With the app installed, you can connect to your H5 earphones and change the personality slightly, making them warmer, more relaxed, brighter, or more excited, which in the B&O world basically means to either change the strength in mids, lows, or highs providing a slightly different sound dependent not just on what you’re doing, but what you might be listening to.
This isn’t exactly like the Parrot Zik app for the equally named headphones, because they allow equaliser changes on a song-by-song basis, different sound-spaces to simulate room positioning, and noise cancellation modes (the latter of these definitely doesn’t apply given there is no noise cancellation on the H5 earphones).
But it is something, and while we prefer the balance off the H5 earphones without these modes switched on, we expect there will be those keen to switch to a managed sound profile more in line with what they might be doing.
As you listen, you may be concerned about battery life, and this is one area that doesn’t really pull the same weight as the rest of the earphones, with the tiny batteries in each side delivering closer to four or five hours, making it a pair you’ll want to charge either nightly or every two days, dependent on how much you plan to listen to the earphones.
This battery life isn’t helped by the charger, and this is the one area we draw a bit of a question mark, and that’s because rather than go with the standards, Bang & Olufsen has opted for something a little more elegant, with a moulded charger designed to grab the H5 in-earphones with a magnet.
Without doubt, this is one of the more interesting and creative takes we’ve seen for earphone recharging yet, but it comes with one pretty solid caveat: it’s proprietary.
That is to say that instead of going with a universal standard like microUSB, USB Type C, or even wireless induction charging, B&O’s decision to go with a specific made-for-purpose earphone charger that is shaped only for the B&O H5 earphones means if you ever lose the charger or forget to bring it with you on a trip, you are quite literally out of luck.
There’s no secret flap revealing something common here. Simply put, if you don’t have the charging block, you’re not listening to anything.
If you know equipment in the audio world, none of this would surprise you in the slightest, because Bang & Olufsen is rarely cheap.
Some might say that a sub-$400 price point for wireless Bang & Olufsen is a steal, because it’s actually not bad given the quality of the earphones on offer.

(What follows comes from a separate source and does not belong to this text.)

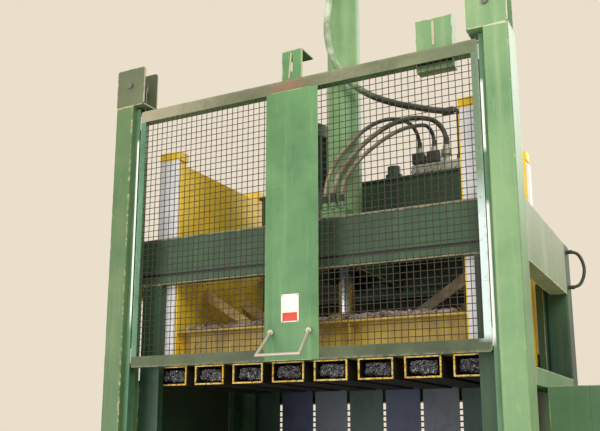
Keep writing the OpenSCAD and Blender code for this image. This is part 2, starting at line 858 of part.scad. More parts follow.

But you still kind of want something more for the money you’re paying, whether it’s water-resistance or noise cancellation. Frankly, we think the latter would truly complete these earphones and make them stand out, though we can only imagine how much that would push the price up one more time.
While both the price and the proprietary nature of how you get them juice is enough to throw people away, we still keep coming back to the Bang & Olufsen H5, and that’s for one simple reason: these some of the best wireless earphones we’ve ever heard and absolutely worthy of your ears.
It’s hard to get better than that, and if you end up owning a pair, you will get some the warmest yet also quite balanced sound you’re likely to hear from your phone or tablet, and all of this in a size that weighs less than a box of sultanas and is barely noticed when worn.
And when they’re not in your ears, the magnetic clip is a great way of ensuring they don’t go flying off while you walk around.
Yes, the Bang & Olufsen H5 are indeed lovely, and a great pair of earphones to listen to your tunes with. You can even wear them with a hat, which is a nice bonus.